The README is transparent about the analytical model's scope, and that honesty is worth preserving here. This is a first-order latency model — not a cycle-accurate or trace-driven simulator. The following are explicitly out of scope:

Not modelled	Expected impact direction	Future work
SRAM bank conflicts	Would reduce effective HRM bandwidth	Bank conflict model with access pattern distribution
Fabric arbitration contention	Would increase hrm_time at high utilisation	Contention exponent; multi-tenant load model
Thermal throttling	Would reduce sustained bandwidth over time	Thermal derating curve per workload duration
Multi-tenant HRM pressure	Would reduce effective hit ratio	Tenant quota model with fair-share scheduling
KV cache growth at long context	Would shift bottleneck tier at high context lengths	Context-length sweep study
Prefetch effectiveness	Would improve effective hit ratio	Prefetch model with speculative fetch accuracy

The findings are presented as architectural hypotheses requiring validation against trace-driven simulation and eventually silicon measurement — not as production benchmarks. The value of this simulator is in identifying the right design space and the right provisioning targets to explore, not in predicting exact silicon numbers.

Relationship to the Wired Residency Primitive

SRMIC-X1 is the concrete accelerator architecture within which the hardware enforcement primitive described in the companion patent becomes physically instantiable. The RIC's pin operations are one possible implementation surface for the BIND instruction; the per-page hardware metadata provides the residency tag fields; the SRMESH fabric provides the bandwidth substrate that makes the HRM tier viable as a primary decode tier rather than just a prefetch buffer.

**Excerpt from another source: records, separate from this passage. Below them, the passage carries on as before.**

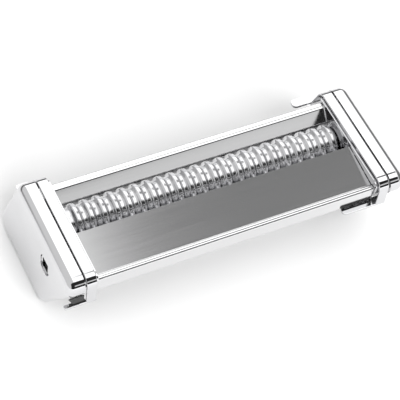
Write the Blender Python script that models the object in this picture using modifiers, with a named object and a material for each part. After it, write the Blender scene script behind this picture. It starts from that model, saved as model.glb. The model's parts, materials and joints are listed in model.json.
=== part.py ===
"""Thick-noodle cutter attachment for a hand-cranked pasta machine.

Two geared cutting rollers turn between two side plates. Chromed covers close the
ends, chromed straps with slide tabs carry the unit on the machine, and two sloping
feed plates lead the dough sheet into the rollers. +X runs along the rollers towards
the plain end, -Y is the front, +Z is up, and Z = 0 is the face the covers rest on.
"""
import math

import bmesh
import bpy
from mathutils import Matrix, Vector

MM = 0.001
GAP = 0.3 * MM

# End section, in (Y, Z): the outline that covers, straps and side plates share.
HEIGHT = 51 * MM
FRONT_Y = -42 * MM
KNEE_Z = 42 * MM
BOTTOM_FRONT_Y = -14.5 * MM
BOTTOM_BACK_Y = 46.5 * MM
TOP_BACK_Y = 26.3 * MM
SECTION = (
    (FRONT_Y, HEIGHT, 6 * MM),
    (FRONT_Y, KNEE_Z, 5 * MM),
    (BOTTOM_FRONT_Y, 0.0, 7 * MM),
    (BOTTOM_BACK_Y, 0.0, 9.5 * MM),
    (TOP_BACK_Y, HEIGHT, 6 * MM),
)

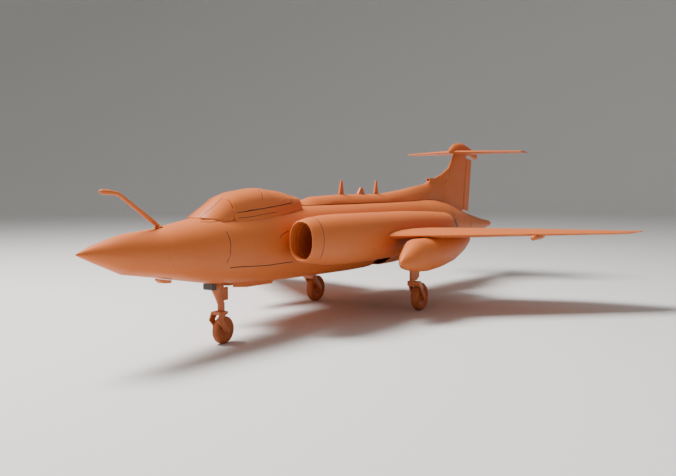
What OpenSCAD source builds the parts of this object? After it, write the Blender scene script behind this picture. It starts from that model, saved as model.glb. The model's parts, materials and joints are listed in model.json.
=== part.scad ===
// A twin ducted-fan radio-control jet: mid wing, T-tail, levered undercarriage.
// Frame: nose towards -Y, the pilot's left wing towards +X, up +Z, wheels on z = 0.

/* [Airframe] */
// Length from the nose tip to the tail cone
length = 1404; // [1150:1:1700]
// Distance between the wing tips
span = 978; // [815:1:1180]
// Skin thickness of the moulded fuselage and nacelles
skin = 1.6; // [1:0.1:2.4]
// Height of the duct and wing centreline above the ground
axis_z = 153; // [150:1:165]

/* [Wing] */
// Chord where the wing meets the nacelle
root_chord = 304; // [250:1:365]
// Chord at the outer end of the ailerons
tip_chord = 92; // [76:1:112]
// Depth of the wing where it meets the nacelle
root_depth = 18; // [16:0.5:22]
// Leading edge sweep, in degrees
sweep = 39.6; // [33:0.1:45]
// Diameter of the wing joiner tubes
joiner_d = 8; // [6:0.5:9.6]

/* [Fans] */
// Diameter of the fan rotors
fan_d = 64; // [54:0.5:64]
// Running gap between the blade tips and the housing
tip_gap = 0.5; // [0.4:0.1:0.8]
// Wall of the fan housings
housing_wall = 1.8; // [1.2:0.1:2.2]
// Number of fan blades
blades = 11; // [5:1:12]
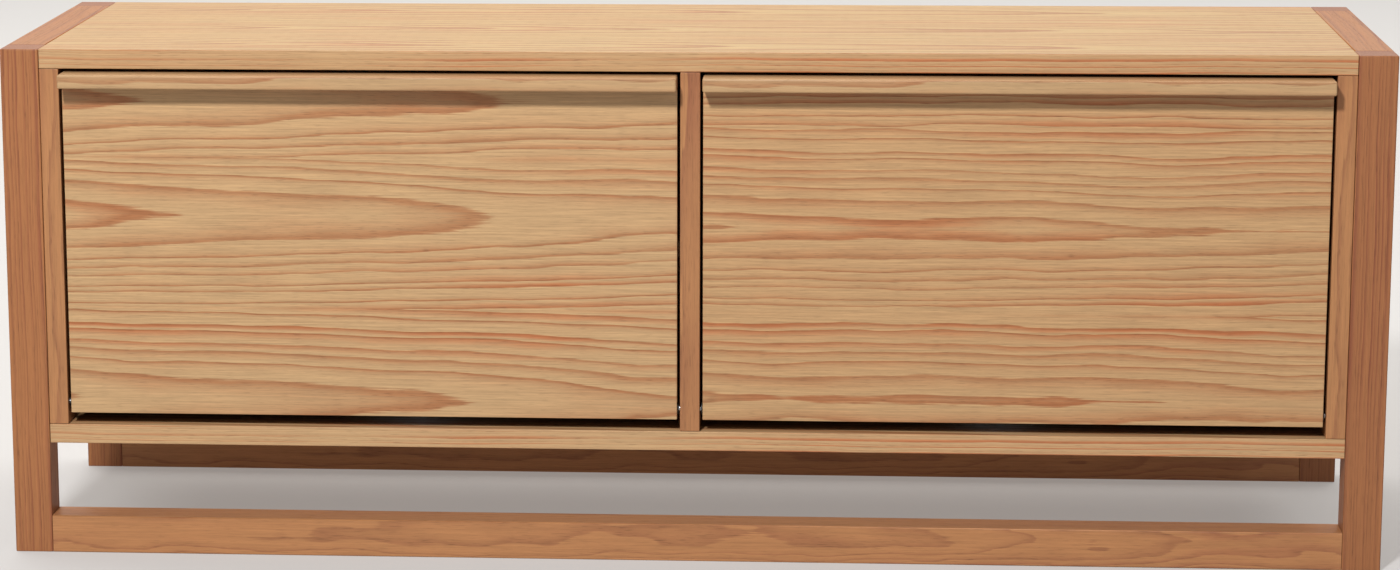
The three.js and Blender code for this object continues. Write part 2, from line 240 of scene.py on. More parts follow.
def eased_board(node, arris, material, lipping=None):
    """A board of the frame or carcass with its outer arrises rounded, as a sanded board has.

    A lipping is the material of its front edge.
    """
    bm = whole_mesh(node)
    low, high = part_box(node)
    arrises = [edge for edge in bm.edges if on_outside(edge, low, high)]
    rounded = bmesh.ops.bevel(
        bm, geom=arrises, offset=arris, offset_type="OFFSET", segments=4, profile=0.5,
        affect="EDGES", material=-1, clamp_overlap=True)
    for face in rounded["faces"]:
        face.smooth = True
    bmesh.ops.recalc_face_normals(bm, faces=bm.faces)
    if lipping:
        for face in bm.faces:
            face.material_index = int(face.calc_center_median().y < low.y + arris)
    piece = finish_piece(node + "_piece", bm, material, [node])
    if lipping:
        piece.data.materials.append(lipping)


def soften(bm, width, segments=2):
    """Round every sharp edge a little."""
    sharp = math.radians(30)
    edges = [edge for edge in bm.edges if len(edge.link_faces) == 2 and edge.calc_face_angle(0) > sharp]
    bmesh.ops.bevel(
        bm, geom=edges, offset=width, offset_type="OFFSET", segments=segments,
        profile=0.5, affect="EDGES", material=-1, clamp_overlap=True)


def turned(profile, centre, axis, sides=40, edge=0.2 * MM):
    """Turned piece from (distance along the axis, radius) points, with its edges rounded.

    A profile that never touches the axis closes on itself, which leaves a bore.
    """
    bm = bmesh.new()
    verts = [bm.verts.new((along, radius, 0)) for along, radius in profile]
    bored = all(radius > 0 for _, radius in profile)
    pairs = list(zip(verts, verts[1:])) + ([(verts[-1], verts[0])] if bored else [])
    edges = [bm.edges.new(pair) for pair in pairs]
    bmesh.ops.spin(
        bm, geom=verts + edges, cent=(0, 0, 0), axis=RIGHT, dvec=(0, 0, 0),
        angle=2 * math.pi, steps=sides, use_merge=True, use_duplicate=False)
    bmesh.ops.remove_doubles(bm, verts=bm.verts, dist=MERGE)
    bmesh.ops.recalc_face_normals(bm, faces=bm.faces)
    soften(bm, edge)
    # Faces that look along the axis are flat, and all others are turned.
    along_axis = 0.95
    for face in bm.faces:
        face.smooth = abs(face.normal.x) < along_axis
    turn = Vector(RIGHT).rotation_difference(Vector(axis)).to_matrix()
    bmesh.ops.rotate(bm, verts=bm.verts, cent=(0, 0, 0), matrix=turn)
    bmesh.ops.translate(bm, verts=bm.verts, vec=Vector(centre))
    return bm


def cuboid(low, high):
    """Bmesh of a box between two corners."""
    bm = bmesh.new()
    bmesh.ops.create_cube(bm, size=1)
    bmesh.ops.scale(bm, verts=bm.verts, vec=high - low)
    bmesh.ops.translate(bm, verts=bm.verts, vec=(low + high) / 2)
    return bm


# ---------------------------------------------------------------- materials


# Sockets of a colour Mix node by number, because they share their names with its other kinds' own.
SHARE, COLOUR_A, COLOUR_B, MIXED = 0, 6, 7, 2

# A noise texture mostly stays between the first and last of these.
NOISE_LOW, NOISE_MIDDLE, NOISE_HIGH = 0.3, 0.5, 0.7

# How porous and how red the wood of one ring is, from its inner side at 0 to its outer side at 1.
POROUS_SEASON = [(0.0, 0.0), (0.46, 0.05), (0.72, 0.35), (0.87, 1.0), (0.95, 0.9), (1.0, 0.0)]
RED_SEASON = [(0.0, 0.0), (0.3, 0.15), (0.62, 0.75), (0.93, 1.0), (1.0, 0.0)]


def add_node(tree, kind, links=None, **settings):
    """Add a shader node with its settings, and link or set its inputs."""
    made = tree.nodes.new(kind)
    for name, value in settings.items():
        setattr(made, name, value)
    for key, value in (links or {}).items():
        socket = made.inputs[key]
        if isinstance(value, bpy.types.NodeSocket):
            tree.links.new(value, socket)
        else:
            socket.default_value = value
    return made


def new_material(name):
    """Empty material with a Principled surface. Gives the material, its tree and the surface."""
    material = bpy.data.materials.new(name)
    material.use_nodes = True
    tree = material.node_tree
    tree.nodes.clear()
    surface = add_node(tree, "ShaderNodeBsdfPrincipled")
    add_node(tree, "ShaderNodeOutputMaterial", {"Surface": surface.outputs["BSDF"]})
    return material, tree, surface


def set_ramp(node, stops):
    """Give a colour ramp these (place, grey) stops, the first of which is at 0."""
    ramp = node.color_ramp
    while len(ramp.elements) > 1:
        ramp.elements.remove(ramp.elements[-1])
    for place, grey in stops:
        stop = ramp.elements.new(place) if place else ramp.elements[0]
        stop.color = (grey, grey, grey, 1)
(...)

The two are complementary but independently motivated. SRMIC-X1 specifies the architecture. The wired residency primitive specifies the contractual interface between the runtime and the hardware — the mechanism by which a runtime can declare "this page must not leave HRM" and have that declaration enforced unconditionally by the RIC's replacement logic.

Repository

Full source code, simulation studies for both 7B and 70B model classes, architecture whitepaper, formal spec, and chiplet concept document available at github.com/manishklach/SRMIC_X1. The core analytical model is in core/decode_core.py. Study results including speedup curves and latency plots are in studies/7b/ and studies/70b/.